Draining and Drying Fruit

  • Drain the pineapple and reserve 2 Tbsp (26g) of the pineapple juice.
  • Drain cherries and mandarin oranges in a strainer and dry all fruit (including pineapple tidbits) with a paper towel. Discard the extra juice. If you don’t dry the fruit, the extra liquid will thin out the salad and make it too watery. For the cherries, I also like to cut them in half before drying them so the pieces are a little smaller and I can confirm there are no pits. I do this before drying so the juice from the inside can be removed as well.

Cooking the Custard

  • In a medium saucepan over medium-low heat, combine egg yolks, reserved pineapple juice, sugar, vinegar, salt, and butter.
  • Stir constantly with a silicone spatula until thickened. Make sure to scrape the sides and bottom of the pan to avoid burning the custard. It will take 10-15 minutes to cook the custard, but don’t be tempted to increase the cooking temperature to speed the process up. If you let the custard boil, the eggs will scramble and the custard will curdle.
  • Cook the custard until it reaches nappe (i.e., when the curd coats the back of a spoon and maintains a line when a finger is drawn across the spoon instead of dripping down to fill in the line) or approximately 180°F/83°C.
  • Pour the custard immediately into a large bowl so the custard stops cooking. Allow the custard to cool to room temperature. Add fruit, marshmallows, and almonds and stir gently to combine.
  • Whip the heavy cream to stiff peaks and fold into the fruit mixture.
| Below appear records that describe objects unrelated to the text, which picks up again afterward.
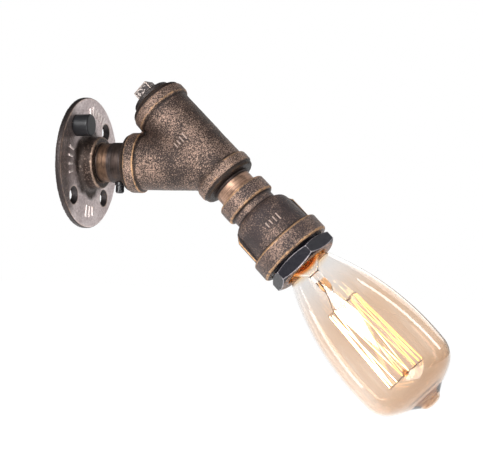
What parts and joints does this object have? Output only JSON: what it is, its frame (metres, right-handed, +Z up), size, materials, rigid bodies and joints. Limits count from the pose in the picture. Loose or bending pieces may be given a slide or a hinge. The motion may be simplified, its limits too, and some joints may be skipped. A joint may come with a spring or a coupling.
{
  "type": "wall light",
  "caption": "Industrial pipe wall light: floor flange, swivelling cast pipe branch with a square plug, bell reducer with hex bushing, lampholder and clear pear-shaped filament bulb.",
  "frame": {"origin": "centre of the flange's back face, on the wall", "axes": "+Z up, +Y into the wall along the pipe's axis, the light reaches out along -Y"},
  "size_m": [0.09, 0.2472, 0.2106],
  "materials": {
    "flange_metal": "satin",
    "antique_bronze": "satin",
    "pipe_metal": "satin",
    "black_metal": "gloss",
    "black_rubber": "satin",
    "plug_metal": "satin",
    "bushing_metal": "gloss",
    "porcelain": "gloss",
    "brass": "polished",
    "steel": "satin",
    "wire_brown": "matte",
    "wire_blue": "matte",
    "amber_glass": "gloss",
    "clear_glass": "gloss",
    "black_glass": "gloss",
    "filament_glow": "matte"
  },
  "bodies": {
    "wall": {"wall_flange": "flange_metal", "hole_cover": "black_rubber", "wall_nipple": "pipe_metal"},
    "head": {"swivel_sleeve": "pipe_metal", "y_branch": "antique_bronze", "square_plug": "plug_metal", "lamp_nipple": "pipe_metal", "bell_reducer": "antique_bronze", "hex_bushing": "bushing_metal", "lampholder": "porcelain", "screw_shell": "brass", "contact_tongue": "brass", "centre_terminal": "brass", "shell_terminal": "brass", "live_wire": "wire_brown", "neutral_wire": "wire_blue"},
    "lock": {"lock_screw": "black_metal"},
    "bulb": {"bulb_cap": "brass", "cap_insulator": "black_glass", "cap_contact": "steel", "bulb_glass": "amber_glass", "glass_stem": "clear_glass", "lead_wires": "steel", "filament_hooks": "steel", "filament": "filament_glow"}
  },
  "joints": [
    {"name": "head_swivel", "type": "hinge", "parent": "wall", "child": "head", "pos_m": [0, -0.0926, 0], "axis": [0, -1, 0], "range_deg": [-90, 90]},
    {"name": "lock_screw_turn", "type": "hinge", "parent": "head", "child": "lock", "pos_m": [0, -0.0266, -0.015], "axis": [0, 0, -1], "range_deg": [0, 360]},
    {"name": "bulb_turn", "type": "hinge", "parent": "head", "child": "bulb", "pos_m": [0, -0.0926, 0], "axis": [0, -0.7071, -0.7071], "range_deg": [0, 1080]}
  ]
}
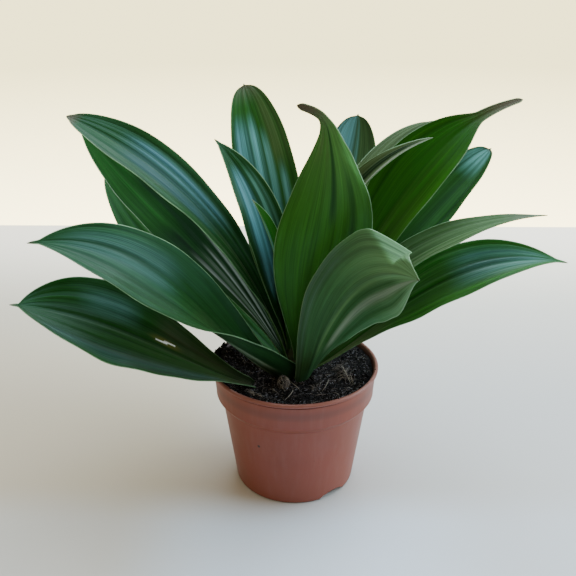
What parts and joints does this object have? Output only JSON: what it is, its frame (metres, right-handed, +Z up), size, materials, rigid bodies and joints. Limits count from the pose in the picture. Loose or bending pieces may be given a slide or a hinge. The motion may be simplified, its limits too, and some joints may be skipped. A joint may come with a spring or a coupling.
{
  "type": "potted dracaena",
  "caption": "Leafy dracaena with broad channelled blades that clasp a short cane, standing in a round nursery pot filled with peat.",
  "frame": {"origin": "middle of the pot's underside, on the surface it stands on", "axes": "+Z up, -Y towards the plant's front, with the tall leaf and the bent leaf, +X to the right seen from there"},
  "size_m": [0.3381, 0.2256, 0.2834],
  "materials": {
    "pot": "smooth terracotta-brown moulded plastic with a soft gloss",
    "soil": "damp near-black peat, rough and matt, with pale fibres",
    "stem": "green cane with a dull skin",
    "leaf": "dark green blade with a waxy bluish sheen above, duller and greyer below"
  },
  "bodies": {
    "root": {"pot": "pot", "soil": "soil", "stem": "stem", "leaf_left_low": "leaf", "leaf_left_broad": "leaf", "leaf_left_rear": "leaf", "leaf_left_inner": "leaf", "leaf_left_long": "leaf", "leaf_back_left": "leaf", "leaf_inner_left": "leaf", "leaf_young_left": "leaf", "leaf_front_tall": "leaf", "leaf_front_bent": "leaf", "leaf_right_low": "leaf", "leaf_right_arching": "leaf", "leaf_right_rear": "leaf", "leaf_right_large": "leaf", "leaf_back_curling": "leaf", "leaf_back_right": "leaf", "leaf_young_channelled": "leaf", "leaf_spear": "leaf"}
  },
  "joints": []
}
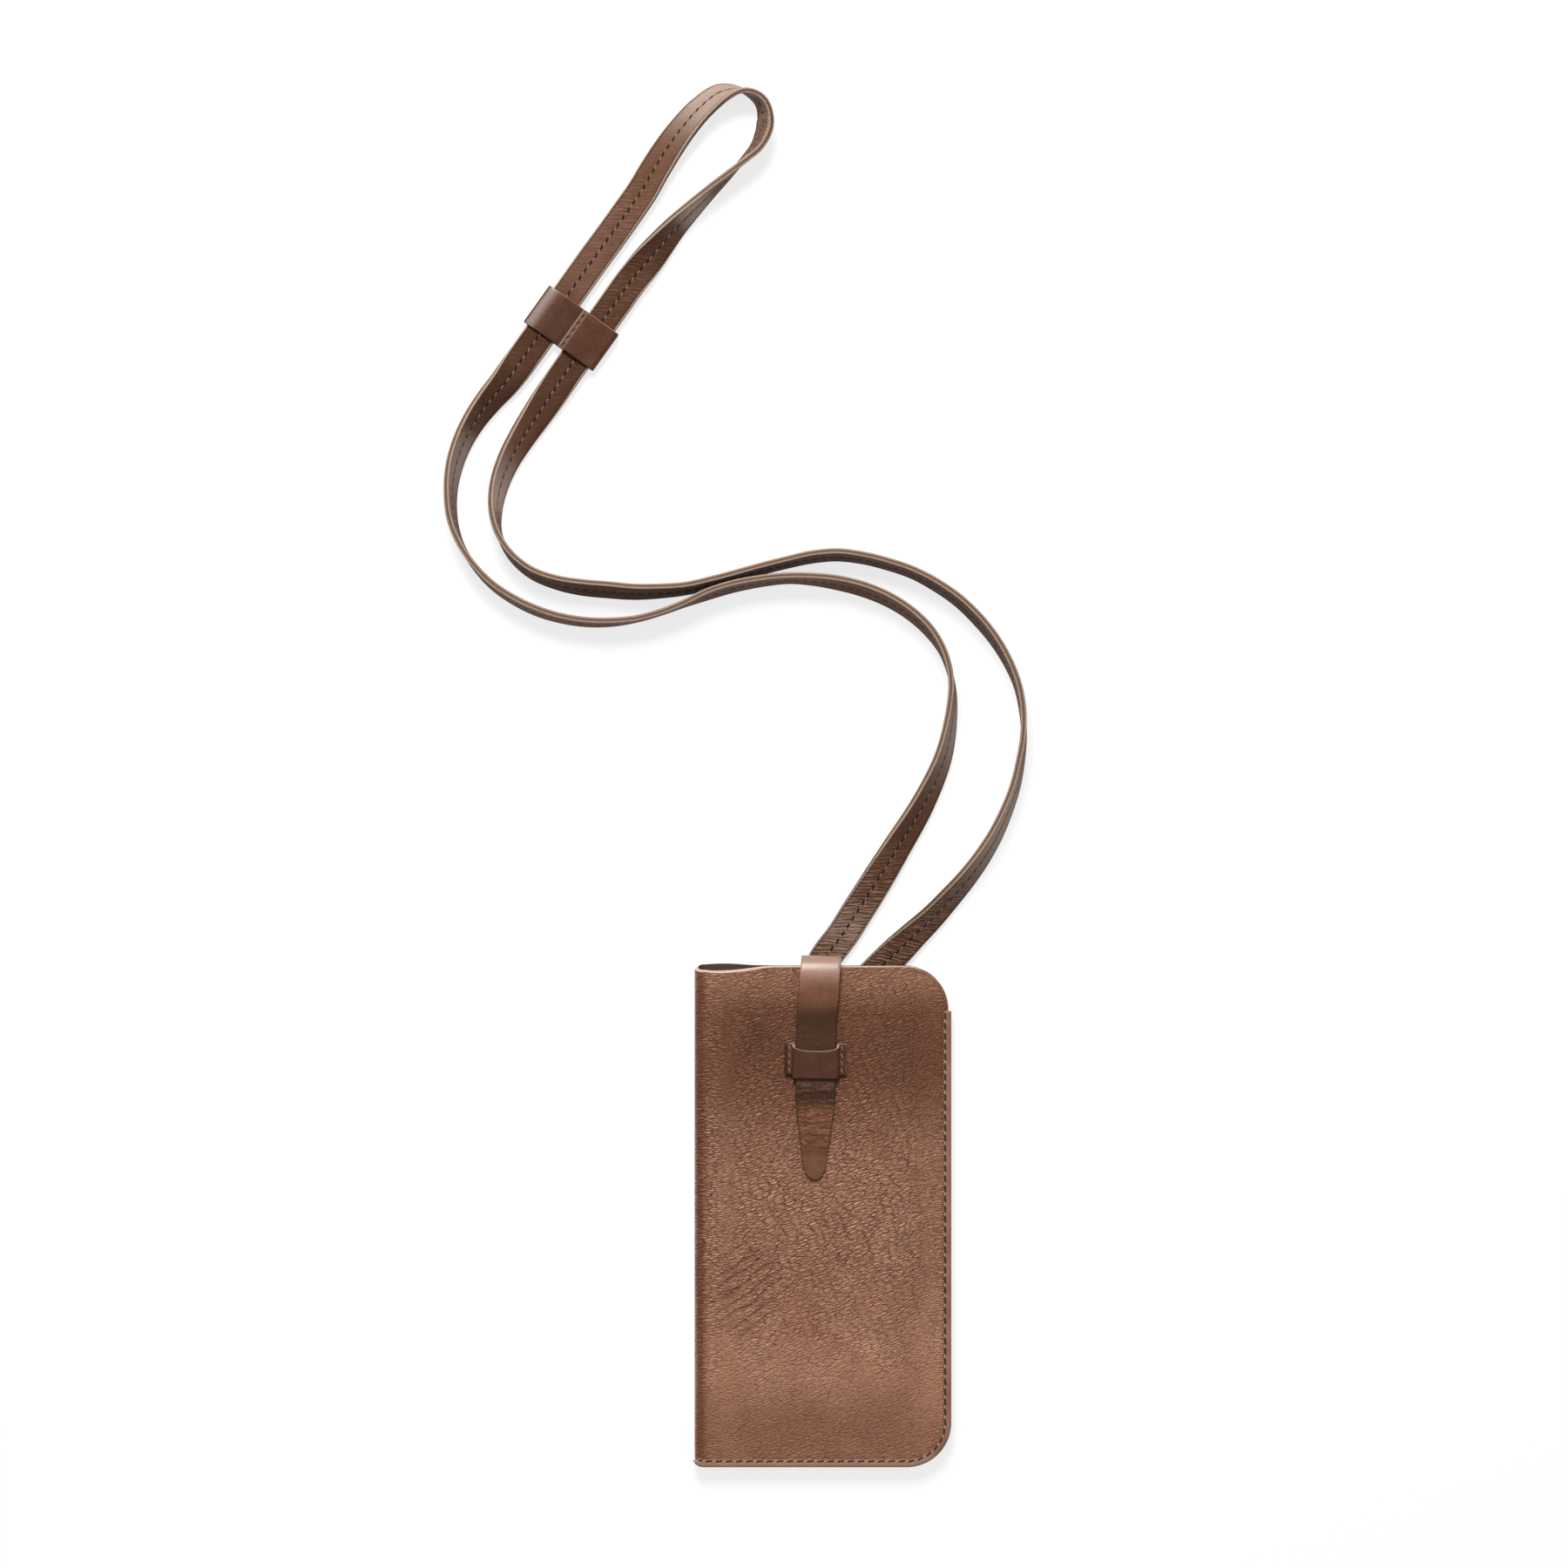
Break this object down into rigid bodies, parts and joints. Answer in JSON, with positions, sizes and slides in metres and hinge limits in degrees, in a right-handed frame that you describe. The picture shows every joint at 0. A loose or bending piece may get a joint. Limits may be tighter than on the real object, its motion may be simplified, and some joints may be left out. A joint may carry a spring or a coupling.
{
  "type": "glasses case",
  "caption": "Soft leather glasses case with a fold-over closure tongue, a front keeper loop and a leather neck strap with a slider.",
  "frame": {"origin": "under the middle of the case at table height, with the case lying on its back and the strap left out", "axes": "+X to the right across the front panel, from the fold to the sewn side, +Y from the sewn bottom to the mouth, +Z out of the front panel"},
  "size_m": [0.2069, 0.4916, 0.0131],
  "materials": {
    "panel_leather": "pebbled, soft sheen",
    "strip_leather": "smooth, soft sheen",
    "smooth_leather": "smooth, light sheen",
    "strap_leather": "smooth, creased"
  },
  "bodies": {
    "case": {"case_shell": "panel_leather", "seam_binding": "strip_leather", "keeper_loop": "smooth_leather", "tongue_root": "smooth_leather", "strap_left": "strap_leather", "strap_right": "strap_leather"},
    "tongue": {"closure_tongue": "smooth_leather"},
    "slider": {"strap_slider": "smooth_leather"}
  },
  "joints": [
    {"name": "tongue_draw", "type": "slide", "parent": "case", "child": "tongue", "axis": [0.0124, 0.9999, 0], "range_m": [0, 0.05]},
    {"name": "slider_slide", "type": "slide", "parent": "case", "child": "slider", "axis": [0.5807, 0.8141, 0], "range_m": [-0.004, 0.015]}
  ]
}
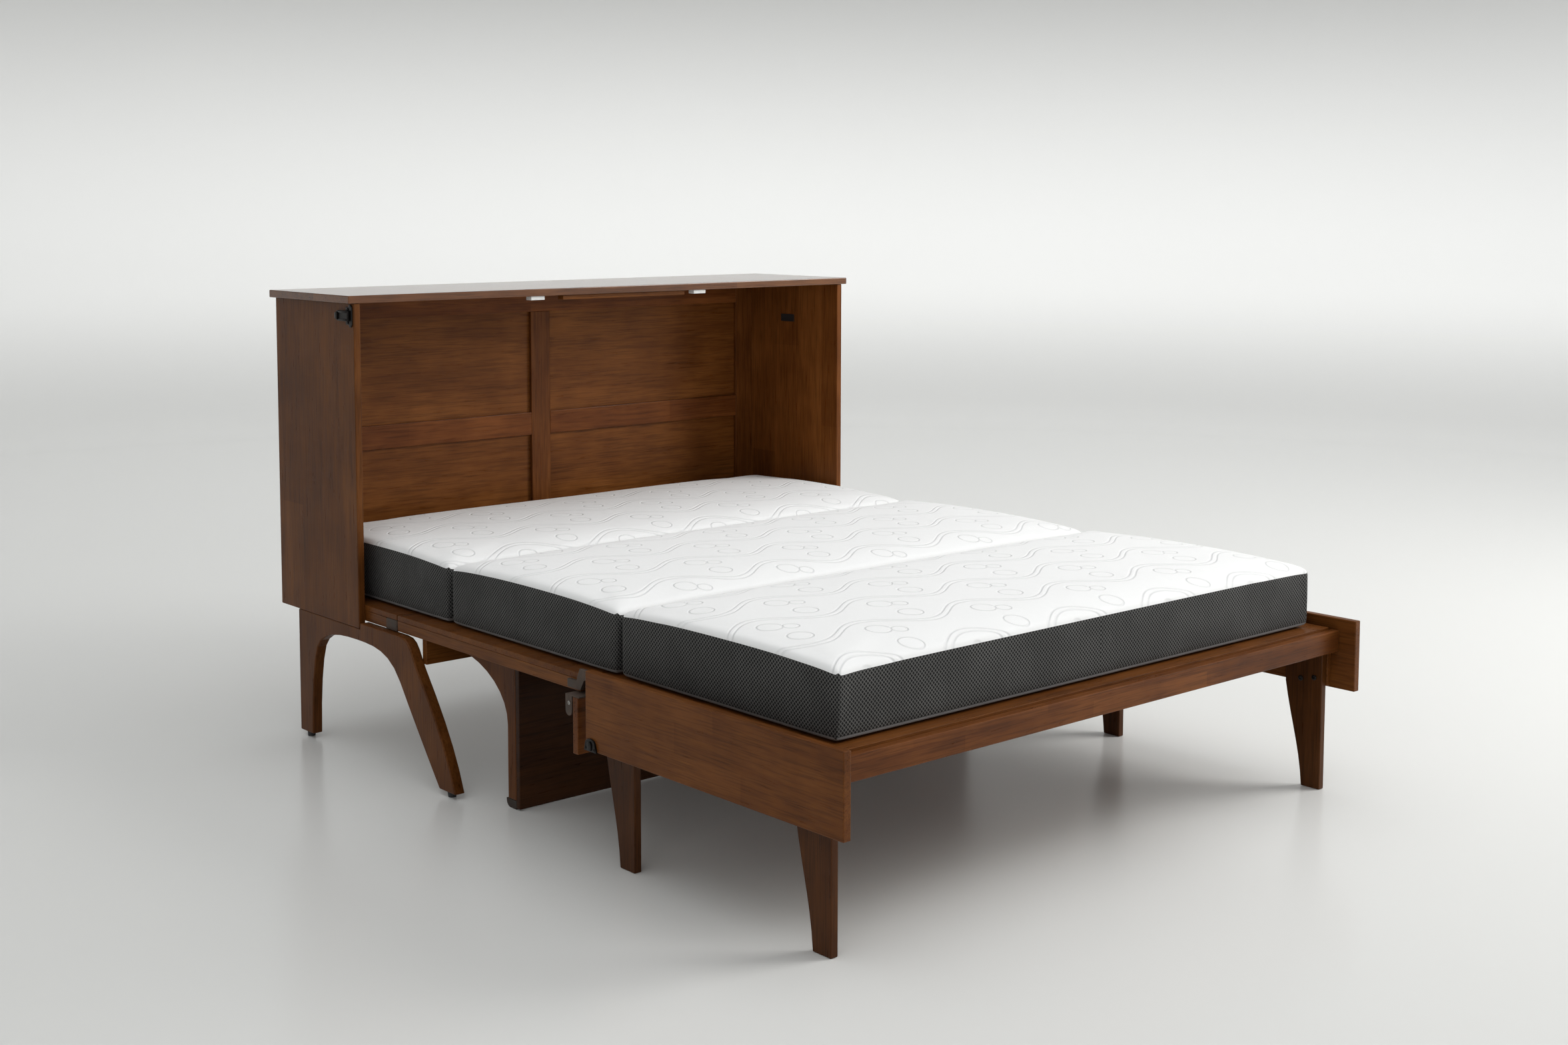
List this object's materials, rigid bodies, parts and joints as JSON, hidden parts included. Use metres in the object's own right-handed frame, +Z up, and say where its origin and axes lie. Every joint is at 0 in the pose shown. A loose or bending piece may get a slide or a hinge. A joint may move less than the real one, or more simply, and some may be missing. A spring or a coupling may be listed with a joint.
{
  "type": "folding cabinet bed",
  "caption": "Shallow wooden cabinet on arched legs that opens out into a low platform bed with a folding foam mattress, side boards and draw latches.",
  "frame": {"origin": "on the floor, under the middle of the opened bed's bounding box", "axes": "+X to the right when facing the cabinet from the bed's foot, +Y from the bed's foot to the cabinet, +Z up"},
  "size_m": [1.656, 2.151, 1.147],
  "materials": {
    "stained_wood": "satin warm brown stain",
    "brown_steel": "satin brown paint",
    "dark_iron": "dark gunmetal",
    "black_rubber": "matt black",
    "white_plastic": "matt white",
    "mattress_fabric": "soft knit top and mesh sides"
  },
  "bodies": {
    "cabinet": {"top_slab": "stained_wood", "side_panel_left": "stained_wood", "side_panel_right": "stained_wood", "slab_batten": "stained_wood", "slab_clip_left": "white_plastic", "slab_clip_right": "white_plastic", "leg_pad": "black_rubber", "back_rail_top": "stained_wood", "back_rail_bottom": "stained_wood", "back_stile_middle": "stained_wood", "back_stile_left": "stained_wood", "back_stile_right": "stained_wood", "back_rail_middle_left": "stained_wood", "back_rail_middle_right": "stained_wood", "back_sheet": "stained_wood", "head_rail_left": "stained_wood", "head_rail_right": "stained_wood", "main_hinge_left": "brown_steel", "main_hinge_right": "brown_steel", "head_deck": "stained_wood", "leg_frame_left": "stained_wood", "leg_frame_right": "stained_wood", "glide_rear_left": "black_rubber", "glide_rear_right": "black_rubber", "glide_front_left": "black_rubber", "glide_front_right": "black_rubber", "front_apron": "stained_wood", "latch_base_left": "dark_iron", "latch_base_right": "dark_iron"},
    "latch_left": {"latch_lever_left": "dark_iron"},
    "latch_right": {"latch_lever_right": "dark_iron"},
    "middle_section": {"middle_rail_left": "stained_wood", "middle_rail_right": "stained_wood", "support_bracket_left": "stained_wood", "support_bracket_right": "stained_wood", "support_skid_left": "brown_steel", "support_skid_right": "brown_steel", "foot_hinge_left": "brown_steel", "foot_hinge_right": "brown_steel", "middle_deck": "stained_wood", "support_panel": "stained_wood"},
    "foot_section": {"side_board_left": "stained_wood", "side_board_right": "stained_wood", "deck_ledger_left": "stained_wood", "deck_ledger_right": "stained_wood", "foot_leg_front_left": "stained_wood", "foot_leg_front_right": "stained_wood", "foot_leg_rear_left": "stained_wood", "foot_leg_rear_right": "stained_wood", "catch_left": "dark_iron", "catch_right": "dark_iron", "rest_bracket_left": "brown_steel", "rest_bracket_right": "brown_steel", "end_rail": "stained_wood", "rear_rail": "stained_wood", "cap_board": "stained_wood", "foot_deck": "stained_wood"},
    "mattress_head": {"mattress_head": "mattress_fabric"},
    "mattress_middle": {"mattress_middle": "mattress_fabric"},
    "mattress_foot": {"mattress_foot": "mattress_fabric"}
  },
  "joints": [
    {"name": "main_fold", "type": "hinge", "parent": "cabinet", "child": "middle_section", "pos_m": [0, 0.5155, 0.3865], "axis": [-1, 0, 0], "range_deg": [0, 90], "deforming": ["mattress_head", "mattress_middle", "mattress_foot"]},
    {"name": "foot_fold", "type": "hinge", "parent": "middle_section", "child": "foot_section", "pos_m": [0, -0.26, 0.3865], "axis": [-1, 0, 0], "range_deg": [0, 180], "deforming": ["mattress_head", "mattress_middle", "mattress_foot"]},
    {"name": "mattress_head_fold", "type": "hinge", "parent": "cabinet", "child": "mattress_head", "pos_m": [0, 0.9525, 0.4375], "axis": [-1, 0, 0], "range_deg": [0, 90], "deforming": ["mattress_head", "mattress_middle", "mattress_foot"]},
    {"name": "mattress_middle_fold", "type": "hinge", "parent": "mattress_head", "child": "mattress_middle", "pos_m": [0, 0.34025, 0.3865], "axis": [-1, 0, 0], "range_deg": [-180, 0], "deforming": ["mattress_head", "mattress_middle", "mattress_foot"]},
    {"name": "mattress_foot_fold", "type": "hinge", "parent": "mattress_middle", "child": "mattress_foot", "pos_m": [0, -0.31875, 0.5335], "axis": [-1, 0, 0], "range_deg": [0, 180], "deforming": ["mattress_head", "mattress_middle", "mattress_foot"]},
    {"name": "latch_left_swing", "type": "hinge", "parent": "cabinet", "child": "latch_left", "pos_m": [-0.8198, 0.6815, 1.097], "axis": [0, 0, 1], "range_deg": [0, 120]},
    {"name": "latch_right_swing", "type": "hinge", "parent": "cabinet", "child": "latch_right", "pos_m": [0.8198, 0.6815, 1.097], "axis": [0, 0, -1], "range_deg": [0, 120]}
  ],
  "couplings": [
    {"joint": "mattress_head_fold", "follows": "foot_fold", "ratio": 0.5},
    {"joint": "mattress_middle_fold", "follows": "foot_fold", "ratio": -1},
    {"joint": "mattress_foot_fold", "follows": "foot_fold", "ratio": 1}
  ]
}
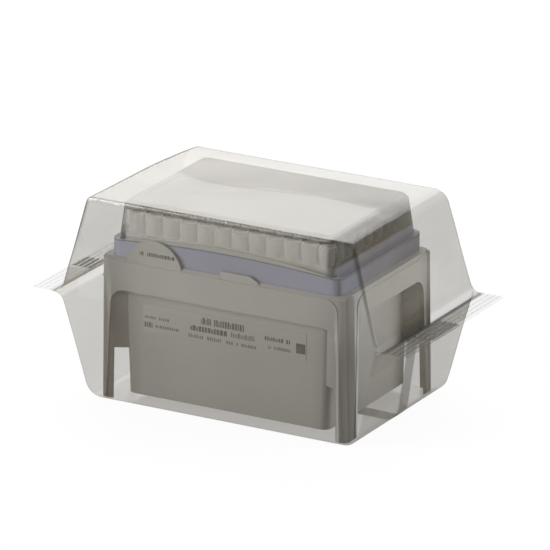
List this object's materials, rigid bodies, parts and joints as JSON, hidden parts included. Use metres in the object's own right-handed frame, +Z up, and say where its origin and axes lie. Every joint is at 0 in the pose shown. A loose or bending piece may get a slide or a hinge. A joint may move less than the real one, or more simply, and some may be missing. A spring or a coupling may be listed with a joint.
{
  "type": "box of pipette tips",
  "caption": "Sealed box of pipette tips: a clear film wrap with crimped ends round a legged base, a tray that holds the tips in rows, and a clear lid.",
  "frame": {"origin": "centre of the rectangle that the pack covers, at its underside", "axes": "+X along the length to the right end seal, -Y out of the labelled front face, +Z up"},
  "size_m": [0.196, 0.0934, 0.097],
  "materials": {
    "film": "clear film, slightly grey, with pressed ridges at the end seals",
    "base_plastic": "warm grey moulded plastic, satin",
    "tray_plastic": "blue-violet moulded plastic, satin",
    "lid_plastic": "clear grey moulded plastic",
    "label_stock": "sticker in nearly the same grey as the base",
    "tip_plastic": "natural translucent plastic",
    "filter_plastic": "white porous plastic"
  },
  "bodies": {
    "root": {"film_wrap": "film", "base": "base_plastic", "tip_tray": "tray_plastic", "lid": "lid_plastic", "front_label": "label_stock", "tips_column_01": "tip_plastic", "tips_column_02": "tip_plastic", "tips_column_03": "tip_plastic", "tips_column_04": "tip_plastic", "tips_column_05": "tip_plastic", "tips_column_06": "tip_plastic", "tips_column_07": "tip_plastic", "tips_column_08": "tip_plastic", "tips_column_09": "tip_plastic", "tips_column_10": "tip_plastic", "tips_column_11": "tip_plastic", "tips_column_12": "tip_plastic", "filters_column_01": "filter_plastic", "filters_column_02": "filter_plastic", "filters_column_03": "filter_plastic", "filters_column_04": "filter_plastic", "filters_column_05": "filter_plastic", "filters_column_06": "filter_plastic", "filters_column_07": "filter_plastic", "filters_column_08": "filter_plastic", "filters_column_09": "filter_plastic", "filters_column_10": "filter_plastic", "filters_column_11": "filter_plastic", "filters_column_12": "filter_plastic"}
  },
  "joints": []
}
The salad can be eaten immediately, but it is better if you cover the bowl with plastic wrap and refrigerate for 24 hours. Chilling the 24-Hour Salad allows the flavors to blend.

Storing 24-Hour Salad

  • Keep in an airtight container in the fridge up to 3 days. The mixture will start to weep (i.e., water will begin to separate from the whipped cream) after a couple days. Gently mix it together to re-incorporate the liquid before serving.